What you’re served looks to all intents and purposes like a glossy tangerine, complete with brilliant green stalk and leaves. You break the skin – actually, mandarin jelly of great refinement – to find perfect chicken liver parfait, subtle, supple, rich in the way that millionaires used to be rich, with elegant and understated good taste.
And in the Guardian’s video review of the restaurant (which also includes a brief explanation of Meat Fruit by Heston), Tony Naler called the Mandarin Meat Fruit “incredibly light, incredibly Moorish at the same time… incredibly intensely flavoured”. “Bizarrely,” he says, “you could eat this all day.”
In a review for The Londonist, Ben Norum says this:
The obligatory Meat Fruit kicked things off with a fanfare and a cheeky wink, with the most unctuously, yet subtly, rich chicken liver parfait we’ve ever tasted donning a thin jelly shell and masquerading as a mandarin. It wasn’t all for show, either. The citrus casing cut through the velvety creaminess in a way that is tempting to liken to a savoury Terry’s Chocolate Orange, though this probably doesn’t do it justice.
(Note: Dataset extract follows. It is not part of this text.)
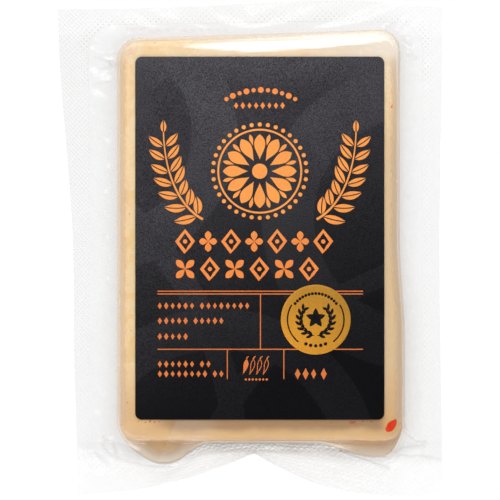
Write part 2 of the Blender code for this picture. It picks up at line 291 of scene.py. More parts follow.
def seal_ring():
    """The inner edge of the sealed band, in the flat film."""
    points = ring(SEAL_LEFT, SEAL_RIGHT, SEAL_FOOT, SEAL_TOP, SEAL_CORNER)
    points[:, 1] += SEAL_BULGE_SHARE * top_bulge(points[:, 0], points[:, 1])
    return points


def shape_edge(points):
    """Moves points of the straight outline onto the real one: bulged at the top, tapered on the left."""
    x, y = points[:, 0], points[:, 1]
    leftward = smooth(x / POUCH_LEFT)
    down = (POUCH_TOP - y) / (POUCH_TOP - POUCH_FOOT)
    taper = LEFT_TAPER * smooth(LEFT_TAPER_RATE * down)
    taper += LEFT_TOE_IN * smooth(down) ** LEFT_TOE_IN_POWER
    return np.stack([x + taper * leftward, y + top_bulge(x, y)], axis=1)


def bent(distance, height, angle, arc):
    """The reach and the rise of points on a strip that turns up by angle along its first arc."""
    angle = np.where(np.abs(angle) < 1e-6, 1e-6, angle)
    turned = angle * np.clip(distance / arc, 0, 1)
    radius = arc / angle
    beyond = np.maximum(distance - arc, 0.0)
    reach = radius * np.sin(turned) + beyond * np.cos(turned) - height * np.sin(turned)
    rise = radius * (1 - np.cos(turned)) + beyond * np.sin(turned) + height * np.cos(turned)
    return reach, rise


def curl_angle(x, width):
    """The angle at which the foot's flange stands, so that its cut edge shows the arch seen from above."""
    away = x - CURL_MIDDLE
    spread = np.where(away > 0, CURL_SPREAD_RIGHT, CURL_SPREAD_LEFT)
    hidden = CURL_HIDDEN * np.exp(-((np.abs(away) / spread) ** CURL_POWER))
    low = np.zeros_like(x)
    high = np.full_like(x, STEEPEST_CURL)
    for _ in range(30):
        middle = (low + high) / 2
        short = width - bent(width, 0.0, middle, CURL_ARC)[0] < hidden
        low = np.where(short, middle, low)
        high = np.where(short, high, middle)
    return (low + high) / 2


def along(value, low, high):
    return np.sin(math.pi * np.clip((value - low) / (high - low), 0, 1))


def turned(value, placed, lift, line, outward, angle, arc):
    """Places and heights of the film, where what lies outward of a line turns up by angle along it."""
    distance = outward * (value - line)
    reach, rise = bent(distance, lift, angle, arc)
    beyond = distance > 0
    return np.where(beyond, line + outward * reach, placed), np.where(beyond, rise, lift)


def lay_flange(flat, height):
    """Takes points of the flat film, at a height over its middle surface, to where they really lie."""
    x, y = flat[:, 0], flat[:, 1]
    side_angle = -SIDE_DROOP * along(y, POUCH_FOOT, POUCH_TOP)
    top_angle = -TOP_DROOP * along(x, POUCH_LEFT, POUCH_RIGHT)
    foot_line = FRONT_FOOT - CURL_START - lobe(x)
    left_line = FRONT_LEFT - CURL_START
    right_line = FRONT_RIGHT + RIGHT_SPLAY + CURL_START
    top_line = FRONT_TOP + CURL_START
    foot_angle = curl_angle(x, foot_line - POUCH_FOOT)
    out_y, out_z = turned(y, y, np.broadcast_to(height, x.shape), foot_line, -1, foot_angle, CURL_ARC)
    out_y, out_z = turned(y, out_y, out_z, top_line, 1, top_angle, DROOP_ARC)
    out_x, out_z = turned(x, x, out_z, left_line, -1, side_angle, DROOP_ARC)
    out_x, out_z = turned(x, out_x, out_z, right_line, 1, side_angle, DROOP_ARC)
    outside = np.maximum.reduce([left_line - x, x - right_line, y - top_line, foot_line - y, 0 * x])
    wave = WAVE_HEIGHT * np.sin(2 * math.pi * (x - y) / WAVE_LENGTH) * smooth(outside / WAVE_ONSET)
    return np.stack([out_x, out_y, FOLD_HEIGHT + out_z + wave], axis=1)


# Fans of folds at the block's corners: middle, side, end, folds in a whole turn, and phase
CORNER_FANS = (
    (FRONT_LEFT + 4, FRONT_TOP - 5, -1, 1, 17, 0.6),
    (FRONT_RIGHT - 4, FRONT_TOP - 3, 1, 1, 21, 2.1),
    (FRONT_LEFT + 5, FRONT_FOOT + 1, -1, -1, 15, 4.0),
    (FRONT_RIGHT - 3, FRONT_FOOT + 1, 1, -1, 18, 5.2),
)
CORNER_FOLD_HEIGHT = 0.38
CORNER_FOLD_SPREAD = 0.35


def corner_folds(flat):
    """Folds that run out from the block's corners through the loose film, fading towards the seal."""
    x, y = flat[:, 0], flat[:, 1]
    relief = np.zeros(len(flat))
    for middle_x, middle_y, side, end, count, phase in CORNER_FANS:
        angle = np.arctan2((y - middle_y) * end, (x - middle_x) * side)
        radius = np.hypot(x - middle_x, y - middle_y)
        from_middle = np.abs(angle - math.pi / 4) - math.pi / 4
        inside = ramp(from_middle, CORNER_FOLD_SPREAD, CORNER_FOLD_SPREAD - 0.5)
        depth = ramp(radius, 5.5, 7.5) * ramp(radius, 14.5, 9.5)
        uneven = 0.55 + 0.45 * np.sin(angle * 5 + phase * 2)
        turn = angle * count + phase + 0.6 * np.sin(radius * 0.9 + phase)
        relief += CORNER_FOLD_HEIGHT * np.sin(turn) * inside * depth * uneven
    return relief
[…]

Having now made the Mandarin Meat Fruit in my Thermomix kitchen, I couldn’t agree more. It’s a fun, festive, quietly seductive savoury treat. Consider yourselves warned. Mandarin Meat Fruit is quite possibly the “bad boy” of molecular gastronomic fare. Pretty on the outside but hiding a sly secret inside. Impossible to resist. Demands to be devoured and leaves you wanting more.
So on discovering the mandarin Meat Fruit recipe on the Guardian website recently, I was surprised and inspired. (The nervousness at taking on such an onerous recipe came later.) I quickly read through the recipe and determined that, even though we are forewarned about Mandarin Meat Fruit requiring the better part of a week to execute, it would all be straightforward. Hey — Heston uses a Thermomix, and I have a Thermomix — so it must be straightforward, right?
Reality sets in. There can be a great difference between reading a recipe and following it through to a successful serving. Though the Guardian’s recipe seemed straightforward enough, I was fully up to my waist in ingredients (mostly alcoholic) before I realized the recipe didn’t specify how long to cook the meat, nor at what temperature to set the oven, or how exactly to make the fruit puree. Plus I had chosen to add the challenge of finding common domestic substitutions for Heston’s more professional tools: the sous-vide machine and blow torch. And, I planned to use the Thermomix for a few more applications than specified. Heston uses the Thermomix only once: for blending the liver ingredients. My version uses Thermomix for preparing marinade, pre-cooking the livers, blending the parfait, cooking the mandarin puree, blending the gelatin, preparing the jelly and re-warming the jelly.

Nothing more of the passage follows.